History of a Particle Bounded to the Cosmological LTB Black Hole Surrounded by the Quintom Field

TL;DR

This study derives and analyzes the geodesic equations for a black hole in an LTB universe with a Quintom field, revealing how cosmic acceleration affects particle orbits, stability, and potential observational signatures.

Contribution

It provides the first detailed analysis of particle trajectories around a cosmological black hole influenced by a Quintom field, highlighting the impact of cosmic expansion on orbit stability and black hole dynamics.

Findings

Stable orbits dominate early universe

Flyby orbits become prevalent at late times

Higher angular momentum extends bound orbits and increases black hole capture likelihood

Abstract

In this paper, we derived the complete set of time-dependent geodesic equations for an LTB black hole surrounded by a Quintom field and investigated the evolution of effective potential and photon orbits across cosmic epochs.

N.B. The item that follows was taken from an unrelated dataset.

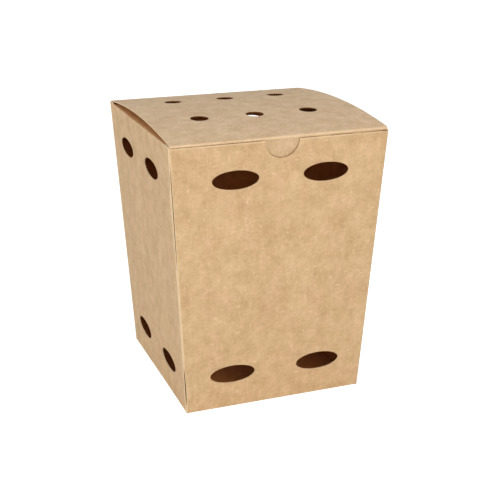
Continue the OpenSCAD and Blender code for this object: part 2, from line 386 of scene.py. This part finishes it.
class Wall:
    """One wall's plane: x runs along it, s up its outer face from the base, n out of it."""

    def __init__(self, name, quarter, half_base, slope, vents, low_x, high_x):
        self.name, self.slope, self.half_base, self.vents = name, slope, half_base, vents
        self.turn = Matrix.Rotation(quarter * math.pi / 2, 3, "Z")
        self.low_x, self.high_x = low_x, high_x

    def s(self, z):
        """How far up the wall's slope height z is."""
        return z / math.cos(self.slope)

    def swell(self, x, s):
        """How far the wall stands out of its plane."""
        z = s * math.cos(self.slope)
        low, high = self.low_x(z), self.high_x(z)
        across = math.sin(math.pi * min(1, max(0, (x - low) / (high - low))))
        upward = math.sin(math.pi * min(1, max(0, (z - SHEET_LOW) / (FRONT_TOP - SHEET_LOW))))
        ripple = 1 + sum(share * math.sin(x / along + s / up) for share, along, up in RIPPLES)
        return SWELL[self.name] * across * upward * ripple

    def place(self, x, s, n=0.0):
        n += self.swell(x, s)
        y = -self.half_base - s * math.sin(self.slope) - n * math.cos(self.slope)
        return self.turn @ Vector((x, y, s * math.cos(self.slope) - n * math.sin(self.slope)))

    def fold(self, level, up):
        """The fold at the wall's top (up = 1) or foot (up = -1) for a flap at height level.

        Returns its section, as (inward, height) pairs from the wall to the flap, the wall's s
        where it starts, the edge's distance from the middle and the run from edge to flap.
        """
        slope = self.slope * up
        r = FOLD_R if up > 0 else BASE_FOLD_R
        run = r / math.tan((math.pi / 2 - slope) / 2)
        section = arc((run, -r), r, math.pi + slope, math.pi / 2, FOLD_STEPS)
        edge = self.half_base + level * math.tan(self.slope)
        section = [(-edge + u, level + up * v) for u, v in section]
        return section, self.s(level) - up * run, edge, run

    def row(self, xs, y, z):
        return [self.turn @ Vector((x, y, z)) for x in xs]


FRONT = Wall("front", 0, BOTTOM_D / 2, SLOPE_FB, (VENT_X, VENT_HIGH, 0),
             lambda z: seam(z) - half_w(z), lambda z: half_w(z) - FOLD_R)
RIGHT = Wall("right", 1, BOTTOM_W / 2, SLOPE_LR, (SIDE_VENT_X, VENT_HIGH, SIDE_VENT_SET),
             lambda z: FOLD_R - half_d(z), lambda z: half_d(z) - FOLD_R)
BACK = Wall("back", 2, BOTTOM_D / 2, SLOPE_FB, (VENT_X, BACK_VENT_HIGH, 0),
            lambda z: FOLD_R - half_w(z), lambda z: half_w(z) - FOLD_R)
LEFT = Wall("left", 3, BOTTOM_W / 2, SLOPE_LR, (SIDE_VENT_X, VENT_HIGH, -SIDE_VENT_SET),
            lambda z: FOLD_R - half_d(z), lambda z: half_d(z) - FOLD_R - behind(z))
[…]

Our findings demonstrate that in an accelerated universe, the peak of an effective potential decreases in height and shifts toward smaller radii. Additionally, the probability of stable orbit formation decreases as cosmic expansion progresses. We classified the possible trajectories into four types: terminating bound orbits, stable orbits, scattering flyby orbits, and terminating escape orbits. The results indicate that stable bound orbits are more prevalent in the early universe, whereas at late time epochs, flyby orbits become dominant due to the expansion-driven weakening of gravitational potential. We further analyzed the impact of angular momentum on the evolution of orbits, showing that as it increases, the ISCO radius decreases while the peak of the effective potential shifts outward. This suggests that particles with higher angular momentum follow extended bound orbits, and more energetic photons are more likely to be captured by the black hole. Conversely, an increase in angular momentum reduces the probability of flyby orbits while increasing the likelihood of direct fall into the black hole. Our study provides new insights into how cosmic acceleration influences black hole geodesics, revealing that the progressive shrinking of ISCO and stable orbits eventually disappear as the universe approaches the Big Rip singularity. These findings contribute to a deeper understanding of the dynamical nature of cosmological black holes and may offer new perspectives for observational tests through gravitational lensing, accretion disk evolution, and quasi-periodic oscillations (QPOs) in evolving black hole spacetimes.